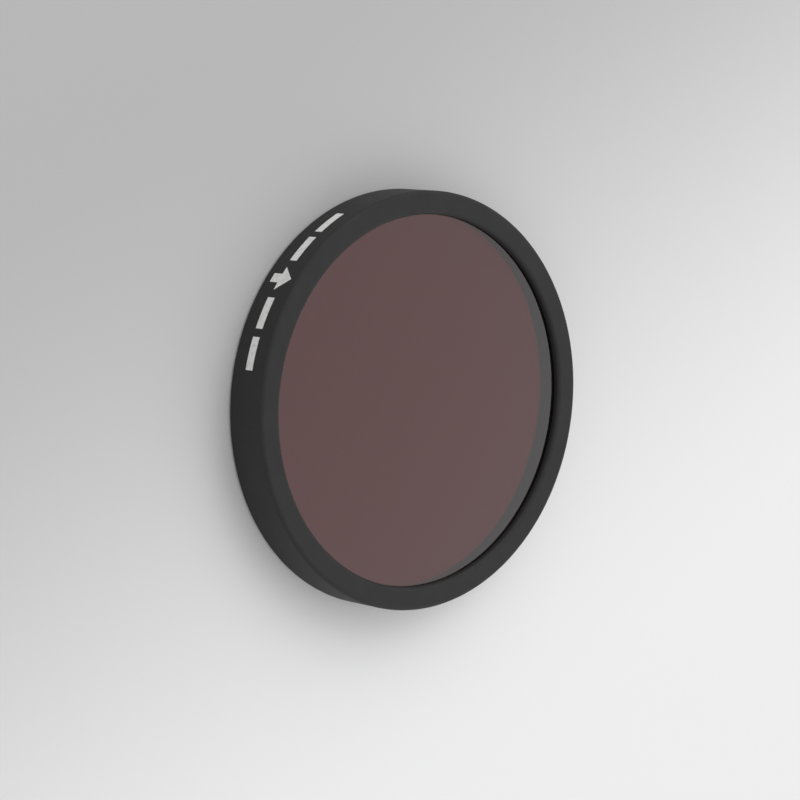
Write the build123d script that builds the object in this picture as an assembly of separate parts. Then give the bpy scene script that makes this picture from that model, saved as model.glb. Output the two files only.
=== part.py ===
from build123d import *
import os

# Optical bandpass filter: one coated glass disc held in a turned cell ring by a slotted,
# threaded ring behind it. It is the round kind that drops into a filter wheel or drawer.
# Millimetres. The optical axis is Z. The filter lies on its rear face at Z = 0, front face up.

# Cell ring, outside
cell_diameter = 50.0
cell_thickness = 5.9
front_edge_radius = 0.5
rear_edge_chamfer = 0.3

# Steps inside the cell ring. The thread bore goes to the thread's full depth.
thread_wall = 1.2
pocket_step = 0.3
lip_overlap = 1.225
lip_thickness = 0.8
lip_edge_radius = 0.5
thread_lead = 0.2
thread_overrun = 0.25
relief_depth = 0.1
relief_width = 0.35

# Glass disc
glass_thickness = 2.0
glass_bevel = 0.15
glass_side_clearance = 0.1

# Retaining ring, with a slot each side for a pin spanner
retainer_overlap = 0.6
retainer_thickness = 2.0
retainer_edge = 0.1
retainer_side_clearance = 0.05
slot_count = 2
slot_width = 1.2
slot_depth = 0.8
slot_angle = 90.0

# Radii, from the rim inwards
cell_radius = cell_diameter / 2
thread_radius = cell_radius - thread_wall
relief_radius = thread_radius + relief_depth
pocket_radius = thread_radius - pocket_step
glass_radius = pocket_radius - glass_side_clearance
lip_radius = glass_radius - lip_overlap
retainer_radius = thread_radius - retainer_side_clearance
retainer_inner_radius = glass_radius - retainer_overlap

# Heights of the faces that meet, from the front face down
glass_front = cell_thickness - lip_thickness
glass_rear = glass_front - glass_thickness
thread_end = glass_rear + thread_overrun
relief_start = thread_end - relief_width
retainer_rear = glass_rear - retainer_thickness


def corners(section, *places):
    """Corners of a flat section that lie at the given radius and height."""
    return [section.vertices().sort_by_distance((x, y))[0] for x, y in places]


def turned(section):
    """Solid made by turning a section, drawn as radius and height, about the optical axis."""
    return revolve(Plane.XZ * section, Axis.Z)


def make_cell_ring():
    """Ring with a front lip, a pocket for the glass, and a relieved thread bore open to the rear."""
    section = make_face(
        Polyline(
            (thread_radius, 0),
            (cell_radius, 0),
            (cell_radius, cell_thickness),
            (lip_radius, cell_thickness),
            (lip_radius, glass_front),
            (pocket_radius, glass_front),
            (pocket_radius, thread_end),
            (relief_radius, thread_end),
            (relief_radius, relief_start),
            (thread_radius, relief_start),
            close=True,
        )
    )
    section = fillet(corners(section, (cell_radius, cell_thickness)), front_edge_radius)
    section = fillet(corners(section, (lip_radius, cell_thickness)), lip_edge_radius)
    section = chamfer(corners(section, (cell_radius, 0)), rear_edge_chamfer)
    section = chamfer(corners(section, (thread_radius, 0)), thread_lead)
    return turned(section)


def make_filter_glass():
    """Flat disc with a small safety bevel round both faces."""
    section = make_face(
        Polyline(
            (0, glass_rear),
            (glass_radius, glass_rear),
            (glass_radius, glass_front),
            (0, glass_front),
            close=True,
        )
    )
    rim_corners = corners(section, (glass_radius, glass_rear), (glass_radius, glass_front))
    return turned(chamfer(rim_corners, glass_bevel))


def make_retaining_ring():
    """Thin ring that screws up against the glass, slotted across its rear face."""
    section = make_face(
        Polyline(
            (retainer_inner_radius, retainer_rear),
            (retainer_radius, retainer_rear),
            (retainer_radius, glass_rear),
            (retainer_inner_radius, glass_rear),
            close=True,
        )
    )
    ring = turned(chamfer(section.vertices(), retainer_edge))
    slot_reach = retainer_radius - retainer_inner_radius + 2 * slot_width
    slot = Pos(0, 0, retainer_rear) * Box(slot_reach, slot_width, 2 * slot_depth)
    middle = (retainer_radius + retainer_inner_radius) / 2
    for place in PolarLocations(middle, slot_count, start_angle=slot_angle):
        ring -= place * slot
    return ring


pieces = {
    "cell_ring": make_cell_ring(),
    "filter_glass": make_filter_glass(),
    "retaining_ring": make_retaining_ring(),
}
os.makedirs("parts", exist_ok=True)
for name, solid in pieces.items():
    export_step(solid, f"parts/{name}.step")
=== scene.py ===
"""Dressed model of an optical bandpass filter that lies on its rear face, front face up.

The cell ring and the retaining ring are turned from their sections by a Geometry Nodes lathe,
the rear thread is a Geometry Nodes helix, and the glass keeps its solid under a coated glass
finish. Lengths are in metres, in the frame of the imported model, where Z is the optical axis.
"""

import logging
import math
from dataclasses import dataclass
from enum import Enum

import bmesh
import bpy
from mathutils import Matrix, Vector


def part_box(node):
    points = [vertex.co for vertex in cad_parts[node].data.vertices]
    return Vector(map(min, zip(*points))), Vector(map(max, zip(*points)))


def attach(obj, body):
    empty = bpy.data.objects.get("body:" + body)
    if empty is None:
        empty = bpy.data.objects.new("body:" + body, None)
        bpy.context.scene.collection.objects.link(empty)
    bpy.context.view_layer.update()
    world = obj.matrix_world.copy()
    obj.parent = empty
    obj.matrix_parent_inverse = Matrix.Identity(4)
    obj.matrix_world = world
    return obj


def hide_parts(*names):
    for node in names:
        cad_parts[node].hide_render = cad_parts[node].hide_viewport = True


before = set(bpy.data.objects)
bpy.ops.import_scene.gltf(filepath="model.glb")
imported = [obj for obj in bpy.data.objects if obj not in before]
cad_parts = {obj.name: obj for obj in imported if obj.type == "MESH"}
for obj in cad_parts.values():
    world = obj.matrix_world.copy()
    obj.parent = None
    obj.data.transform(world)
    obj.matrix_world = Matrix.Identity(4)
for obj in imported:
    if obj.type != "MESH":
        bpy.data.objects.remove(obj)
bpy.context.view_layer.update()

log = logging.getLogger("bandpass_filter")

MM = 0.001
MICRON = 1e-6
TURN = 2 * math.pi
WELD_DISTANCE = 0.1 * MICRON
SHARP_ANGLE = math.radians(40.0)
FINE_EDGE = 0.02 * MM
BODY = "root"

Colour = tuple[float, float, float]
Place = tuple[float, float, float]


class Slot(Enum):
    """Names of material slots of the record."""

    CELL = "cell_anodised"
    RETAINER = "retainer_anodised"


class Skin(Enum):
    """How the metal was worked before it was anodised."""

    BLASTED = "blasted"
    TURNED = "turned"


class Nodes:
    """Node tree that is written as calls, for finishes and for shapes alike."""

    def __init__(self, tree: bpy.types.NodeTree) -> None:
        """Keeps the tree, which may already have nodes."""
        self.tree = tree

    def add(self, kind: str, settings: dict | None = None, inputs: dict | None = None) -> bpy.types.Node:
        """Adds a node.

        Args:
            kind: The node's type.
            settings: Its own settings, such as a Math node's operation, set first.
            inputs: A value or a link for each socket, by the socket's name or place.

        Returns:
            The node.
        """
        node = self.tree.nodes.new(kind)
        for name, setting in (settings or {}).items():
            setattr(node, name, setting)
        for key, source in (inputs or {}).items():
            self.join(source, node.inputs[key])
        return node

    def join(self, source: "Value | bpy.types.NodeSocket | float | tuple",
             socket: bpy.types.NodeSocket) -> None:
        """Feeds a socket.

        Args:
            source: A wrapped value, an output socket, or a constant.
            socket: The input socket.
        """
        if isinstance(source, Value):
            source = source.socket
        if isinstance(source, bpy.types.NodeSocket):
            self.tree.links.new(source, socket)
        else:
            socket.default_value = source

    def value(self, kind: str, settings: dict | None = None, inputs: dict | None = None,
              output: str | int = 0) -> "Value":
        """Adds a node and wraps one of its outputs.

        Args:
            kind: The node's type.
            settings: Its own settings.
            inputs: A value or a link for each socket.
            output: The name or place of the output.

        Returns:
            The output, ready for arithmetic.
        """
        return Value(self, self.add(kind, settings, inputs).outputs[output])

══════

Quote nothing but the lines that run from the line containing "return ring" through the line containing "before = set(bpy.data.objects)", keeping both of them word for word.

    return ring


pieces = {
    "cell_ring": make_cell_ring(),
    "filter_glass": make_filter_glass(),
    "retaining_ring": make_retaining_ring(),
}
os.makedirs("parts", exist_ok=True)
for name, solid in pieces.items():
    export_step(solid, f"parts/{name}.step")
=== scene.py ===
"""Dressed model of an optical bandpass filter that lies on its rear face, front face up.

The cell ring and the retaining ring are turned from their sections by a Geometry Nodes lathe,
the rear thread is a Geometry Nodes helix, and the glass keeps its solid under a coated glass
finish. Lengths are in metres, in the frame of the imported model, where Z is the optical axis.
"""

import logging
import math
from dataclasses import dataclass
from enum import Enum

import bmesh
import bpy
from mathutils import Matrix, Vector


def part_box(node):
    points = [vertex.co for vertex in cad_parts[node].data.vertices]
    return Vector(map(min, zip(*points))), Vector(map(max, zip(*points)))


def attach(obj, body):
    empty = bpy.data.objects.get("body:" + body)
    if empty is None:
        empty = bpy.data.objects.new("body:" + body, None)
        bpy.context.scene.collection.objects.link(empty)
    bpy.context.view_layer.update()
    world = obj.matrix_world.copy()
    obj.parent = empty
    obj.matrix_parent_inverse = Matrix.Identity(4)
    obj.matrix_world = world
    return obj


def hide_parts(*names):
    for node in names:
        cad_parts[node].hide_render = cad_parts[node].hide_viewport = True


before = set(bpy.data.objects)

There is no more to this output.